The Russian right winger was a sixth-round pick of the Canucks in the 1989 draft, but was already a known commodity in the hockey world, having scored 12 goals in seven games at the 1990 World Juniors.

Bure would not disappoint in his rookie season, scoring 34 goals and 60 points, winning the Calder Trophy as rookie-of-the-year. The following two seasons would be his best statistical output, topping 60 goals and 100 points each season, leading the NHL in goals, and being named a first team all-star in 1993-94. Bure would lead the Canucks to the 1994 Stanley Cup final, scoring 16 goals and 31 points in 24 games as Vancouver would lose the final in seven games to the New York Rangers.

Injuries would start to plague the Russian Rocket, as he would play only 59 games between 1994-96. 1997-98 would prove his final season on the West Coast, scoring 51 goals before sitting out most of the following season demanding a trade. In January 1999 Bure would be traded to Florida in a seven player deal that landed Vancouver former first overall pick Ed Jovanovski.

Bure rediscovered his scoring touch in Florida, leading the league in goals in 1999-00 (58) and 2000-01 (59), winning the Rocket Richard trophy both years and being named a second team all-star.

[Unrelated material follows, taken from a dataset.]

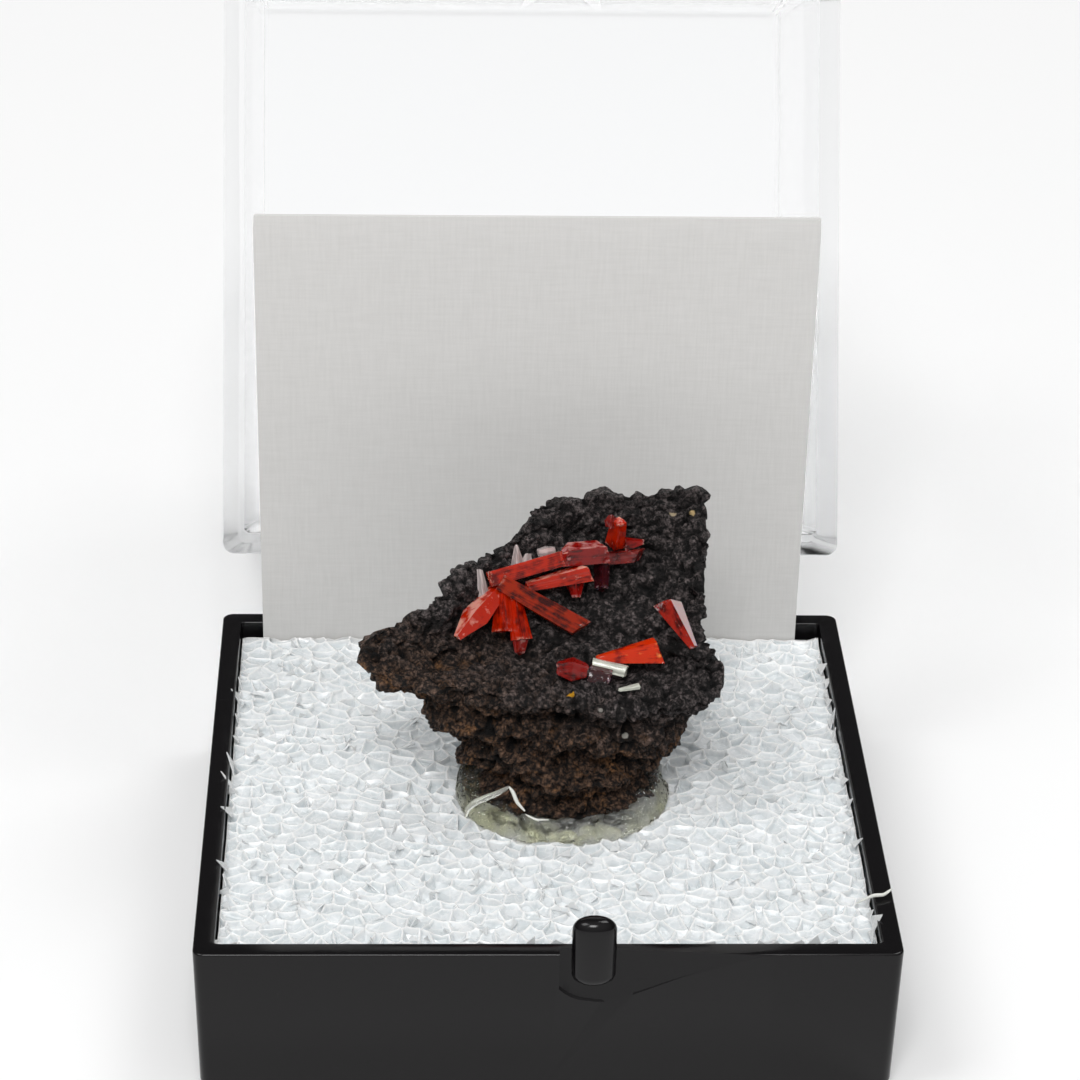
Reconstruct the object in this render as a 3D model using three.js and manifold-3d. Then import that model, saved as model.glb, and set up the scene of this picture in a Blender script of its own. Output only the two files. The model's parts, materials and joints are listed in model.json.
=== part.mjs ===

He would be traded at the 2002 deadline to the New York Rangers for Igor Ulanov, Filip Novak and three draft picks. His time on Broadway would be short, playing only 51 games, but scoring 31 goals before his persistent knee injuries forced him to retire after the 2004-05 lockout season.

Bure would be named to the Hockey Hall of Fame in 2012 and named one of the NHL’s 100 greatest players in the 2017 centennial voting.

I would be remiss if I didn't comment on the fantastic photos used for this card. It doesn't get more 90s than roller-blading on the beach, and throw in the classic minor hockey pose on the back, you get arguably the best card in this set.

YouTube clip: the brilliance of the Russian Rocket on full display for 3.5 minutes. I can only imagine what he would have been able to do if he could stay healthy – I mean he could shoot, skate, stickhandle and even hit.